## SET EXERCISE:
Reproduce all the entries precisely.

## INPUT DATA:
++++++++++

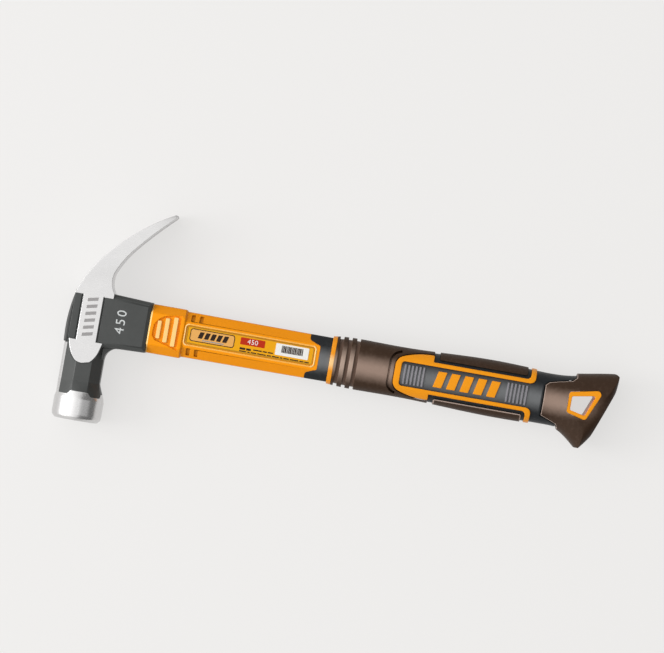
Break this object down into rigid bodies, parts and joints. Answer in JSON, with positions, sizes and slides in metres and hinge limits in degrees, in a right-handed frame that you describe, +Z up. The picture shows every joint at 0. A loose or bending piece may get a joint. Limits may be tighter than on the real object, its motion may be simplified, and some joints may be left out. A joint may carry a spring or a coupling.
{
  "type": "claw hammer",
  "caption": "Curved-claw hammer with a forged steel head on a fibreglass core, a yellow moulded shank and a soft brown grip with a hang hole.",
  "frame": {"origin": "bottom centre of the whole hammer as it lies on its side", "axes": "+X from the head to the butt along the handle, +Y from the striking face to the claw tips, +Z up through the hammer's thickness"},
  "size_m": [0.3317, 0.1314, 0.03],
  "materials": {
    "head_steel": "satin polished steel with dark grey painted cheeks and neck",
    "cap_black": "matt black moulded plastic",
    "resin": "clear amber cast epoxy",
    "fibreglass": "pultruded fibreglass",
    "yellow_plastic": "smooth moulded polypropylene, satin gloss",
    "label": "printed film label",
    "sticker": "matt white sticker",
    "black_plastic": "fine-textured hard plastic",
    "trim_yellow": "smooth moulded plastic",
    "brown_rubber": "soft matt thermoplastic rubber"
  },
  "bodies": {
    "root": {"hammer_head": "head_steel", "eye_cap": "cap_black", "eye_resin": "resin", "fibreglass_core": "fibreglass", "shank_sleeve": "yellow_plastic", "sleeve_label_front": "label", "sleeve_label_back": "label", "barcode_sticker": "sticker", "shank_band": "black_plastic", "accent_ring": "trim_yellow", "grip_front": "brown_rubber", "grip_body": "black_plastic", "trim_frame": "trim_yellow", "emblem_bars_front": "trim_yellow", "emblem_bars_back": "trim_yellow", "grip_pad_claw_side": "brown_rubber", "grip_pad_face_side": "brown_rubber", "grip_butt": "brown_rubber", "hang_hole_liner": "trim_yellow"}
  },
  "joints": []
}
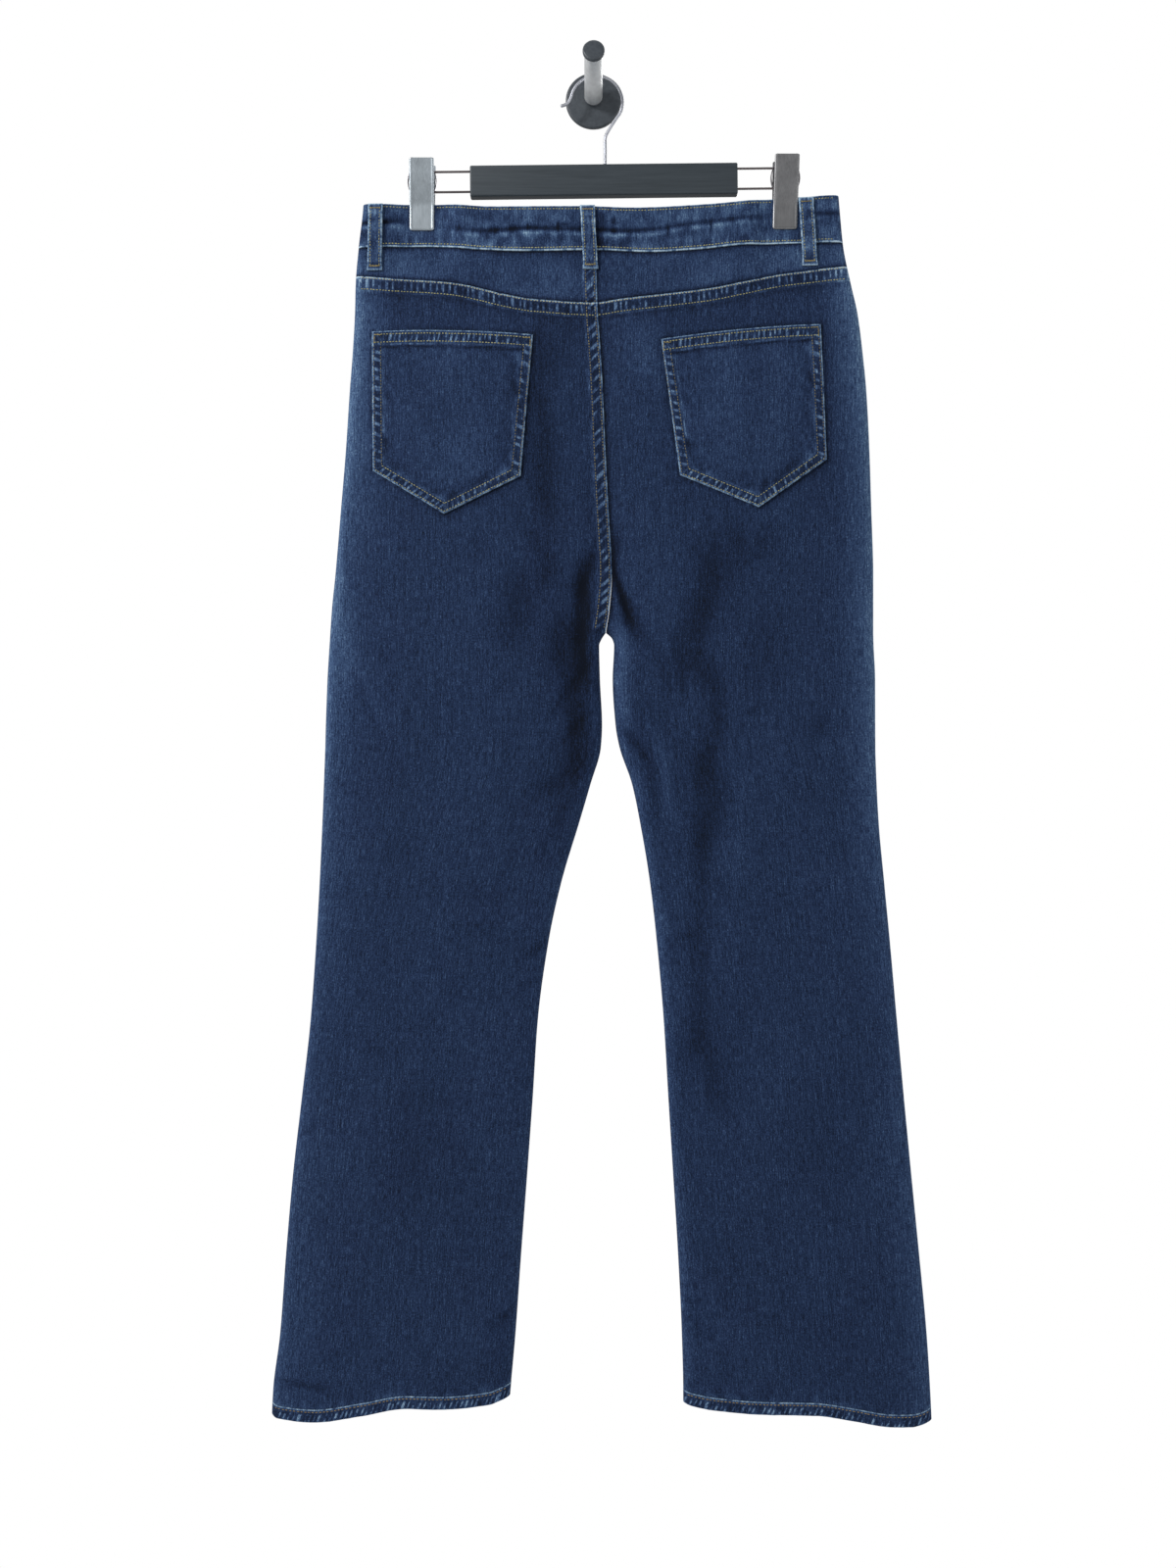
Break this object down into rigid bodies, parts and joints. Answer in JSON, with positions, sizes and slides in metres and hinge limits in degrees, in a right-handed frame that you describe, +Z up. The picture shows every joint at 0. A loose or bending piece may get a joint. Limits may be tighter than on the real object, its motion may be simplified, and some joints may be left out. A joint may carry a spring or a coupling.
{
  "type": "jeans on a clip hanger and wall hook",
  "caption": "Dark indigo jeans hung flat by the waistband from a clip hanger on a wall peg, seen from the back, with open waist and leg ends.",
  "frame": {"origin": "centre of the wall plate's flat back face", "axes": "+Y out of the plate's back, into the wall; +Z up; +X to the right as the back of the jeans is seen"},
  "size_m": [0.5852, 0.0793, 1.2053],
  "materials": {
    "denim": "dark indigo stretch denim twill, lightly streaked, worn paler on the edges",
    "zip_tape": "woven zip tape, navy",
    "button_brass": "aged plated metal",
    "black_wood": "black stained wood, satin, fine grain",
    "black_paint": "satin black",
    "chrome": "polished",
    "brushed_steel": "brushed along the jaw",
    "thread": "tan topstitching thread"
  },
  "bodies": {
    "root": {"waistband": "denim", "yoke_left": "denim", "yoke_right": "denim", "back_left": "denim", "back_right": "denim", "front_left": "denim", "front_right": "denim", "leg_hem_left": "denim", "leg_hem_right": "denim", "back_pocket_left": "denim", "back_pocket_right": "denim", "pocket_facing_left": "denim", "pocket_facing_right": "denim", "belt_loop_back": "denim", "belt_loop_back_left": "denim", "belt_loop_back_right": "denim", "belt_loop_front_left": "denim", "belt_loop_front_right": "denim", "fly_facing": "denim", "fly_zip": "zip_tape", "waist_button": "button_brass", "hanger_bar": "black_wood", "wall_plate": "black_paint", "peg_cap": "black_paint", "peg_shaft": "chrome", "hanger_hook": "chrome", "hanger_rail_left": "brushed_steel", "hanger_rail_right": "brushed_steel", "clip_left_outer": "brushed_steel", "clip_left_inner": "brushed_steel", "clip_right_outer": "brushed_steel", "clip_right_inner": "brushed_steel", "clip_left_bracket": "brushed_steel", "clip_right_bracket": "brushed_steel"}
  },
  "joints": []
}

++++++++++

## FINISHED EXERCISE:
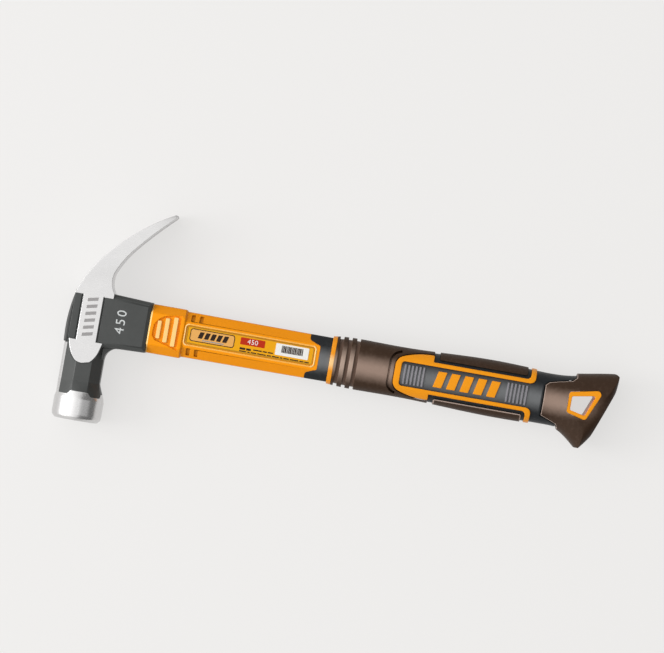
Break this object down into rigid bodies, parts and joints. Answer in JSON, with positions, sizes and slides in metres and hinge limits in degrees, in a right-handed frame that you describe, +Z up. The picture shows every joint at 0. A loose or bending piece may get a joint. Limits may be tighter than on the real object, its motion may be simplified, and some joints may be left out. A joint may carry a spring or a coupling.
{
  "type": "claw hammer",
  "caption": "Curved-claw hammer with a forged steel head on a fibreglass core, a yellow moulded shank and a soft brown grip with a hang hole.",
  "frame": {"origin": "bottom centre of the whole hammer as it lies on its side", "axes": "+X from the head to the butt along the handle, +Y from the striking face to the claw tips, +Z up through the hammer's thickness"},
  "size_m": [0.3317, 0.1314, 0.03],
  "materials": {
    "head_steel": "satin polished steel with dark grey painted cheeks and neck",
    "cap_black": "matt black moulded plastic",
    "resin": "clear amber cast epoxy",
    "fibreglass": "pultruded fibreglass",
    "yellow_plastic": "smooth moulded polypropylene, satin gloss",
    "label": "printed film label",
    "sticker": "matt white sticker",
    "black_plastic": "fine-textured hard plastic",
    "trim_yellow": "smooth moulded plastic",
    "brown_rubber": "soft matt thermoplastic rubber"
  },
  "bodies": {
    "root": {"hammer_head": "head_steel", "eye_cap": "cap_black", "eye_resin": "resin", "fibreglass_core": "fibreglass", "shank_sleeve": "yellow_plastic", "sleeve_label_front": "label", "sleeve_label_back": "label", "barcode_sticker": "sticker", "shank_band": "black_plastic", "accent_ring": "trim_yellow", "grip_front": "brown_rubber", "grip_body": "black_plastic", "trim_frame": "trim_yellow", "emblem_bars_front": "trim_yellow", "emblem_bars_back": "trim_yellow", "grip_pad_claw_side": "brown_rubber", "grip_pad_face_side": "brown_rubber", "grip_butt": "brown_rubber", "hang_hole_liner": "trim_yellow"}
  },
  "joints": []
}
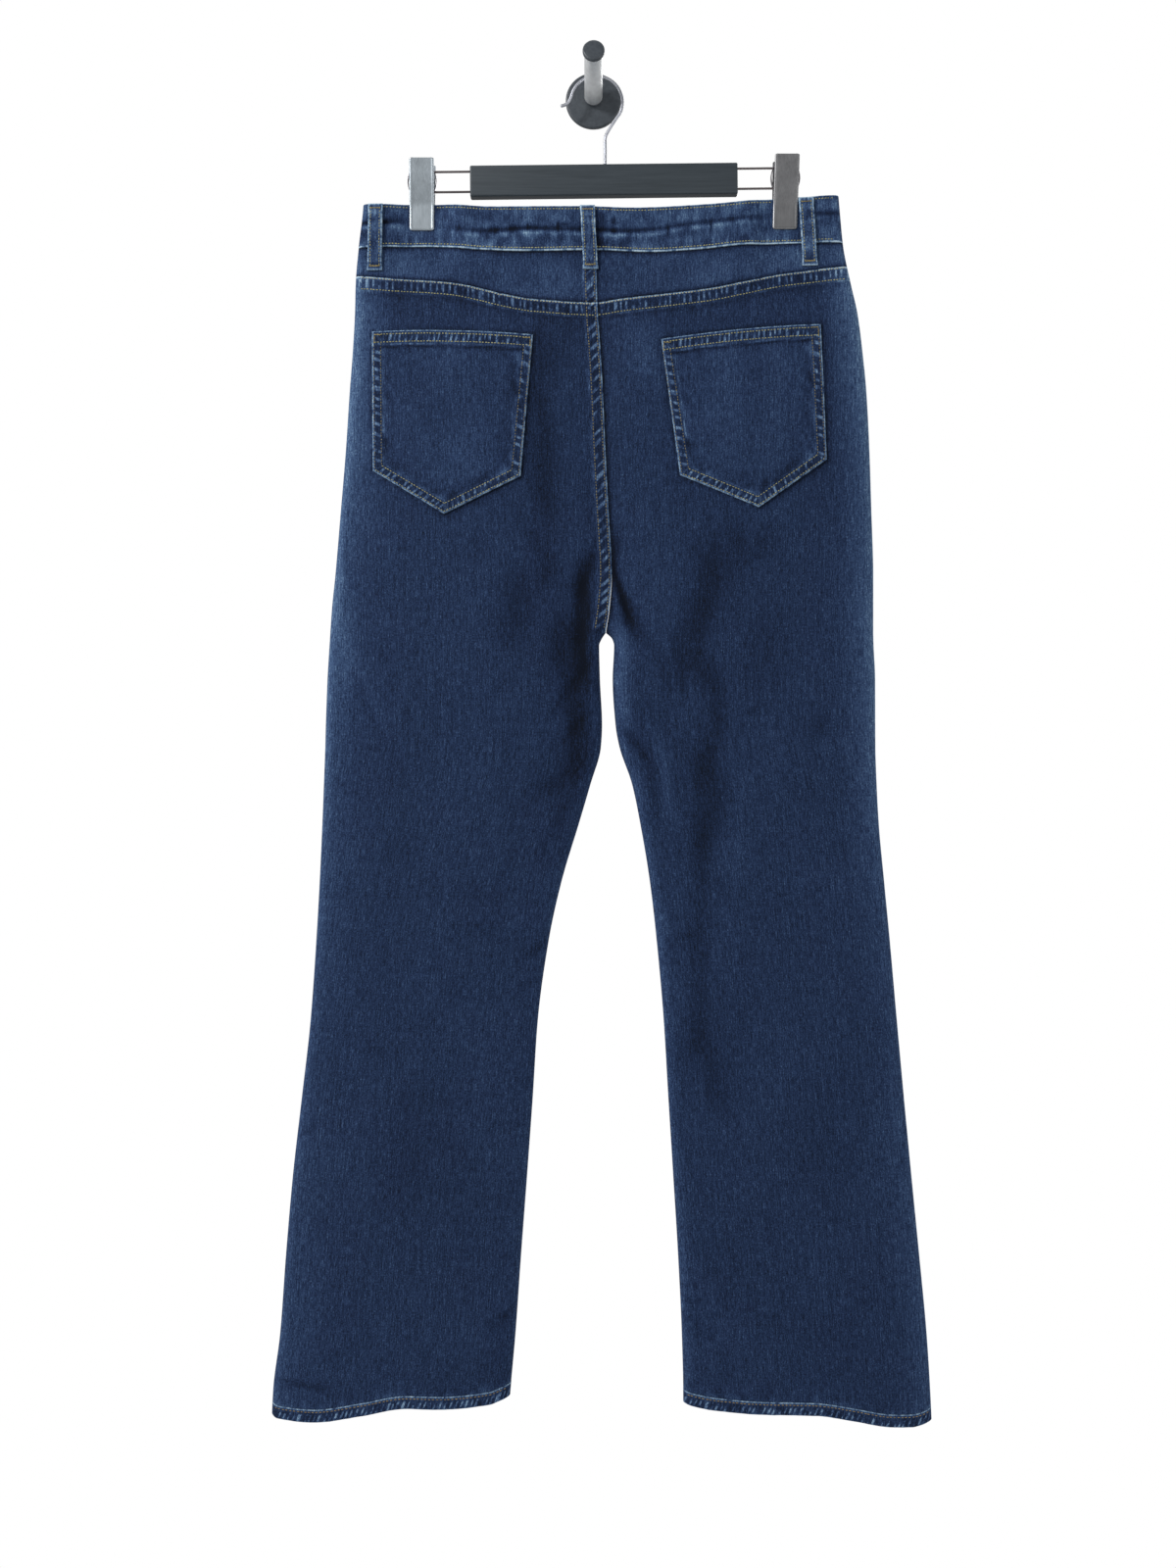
Break this object down into rigid bodies, parts and joints. Answer in JSON, with positions, sizes and slides in metres and hinge limits in degrees, in a right-handed frame that you describe, +Z up. The picture shows every joint at 0. A loose or bending piece may get a joint. Limits may be tighter than on the real object, its motion may be simplified, and some joints may be left out. A joint may carry a spring or a coupling.
{
  "type": "jeans on a clip hanger and wall hook",
  "caption": "Dark indigo jeans hung flat by the waistband from a clip hanger on a wall peg, seen from the back, with open waist and leg ends.",
  "frame": {"origin": "centre of the wall plate's flat back face", "axes": "+Y out of the plate's back, into the wall; +Z up; +X to the right as the back of the jeans is seen"},
  "size_m": [0.5852, 0.0793, 1.2053],
  "materials": {
    "denim": "dark indigo stretch denim twill, lightly streaked, worn paler on the edges",
    "zip_tape": "woven zip tape, navy",
    "button_brass": "aged plated metal",
    "black_wood": "black stained wood, satin, fine grain",
    "black_paint": "satin black",
    "chrome": "polished",
    "brushed_steel": "brushed along the jaw",
    "thread": "tan topstitching thread"
  },
  "bodies": {
    "root": {"waistband": "denim", "yoke_left": "denim", "yoke_right": "denim", "back_left": "denim", "back_right": "denim", "front_left": "denim", "front_right": "denim", "leg_hem_left": "denim", "leg_hem_right": "denim", "back_pocket_left": "denim", "back_pocket_right": "denim", "pocket_facing_left": "denim", "pocket_facing_right": "denim", "belt_loop_back": "denim", "belt_loop_back_left": "denim", "belt_loop_back_right": "denim", "belt_loop_front_left": "denim", "belt_loop_front_right": "denim", "fly_facing": "denim", "fly_zip": "zip_tape", "waist_button": "button_brass", "hanger_bar": "black_wood", "wall_plate": "black_paint", "peg_cap": "black_paint", "peg_shaft": "chrome", "hanger_hook": "chrome", "hanger_rail_left": "brushed_steel", "hanger_rail_right": "brushed_steel", "clip_left_outer": "brushed_steel", "clip_left_inner": "brushed_steel", "clip_right_outer": "brushed_steel", "clip_right_inner": "brushed_steel", "clip_left_bracket": "brushed_steel", "clip_right_bracket": "brushed_steel"}
  },
  "joints": []
}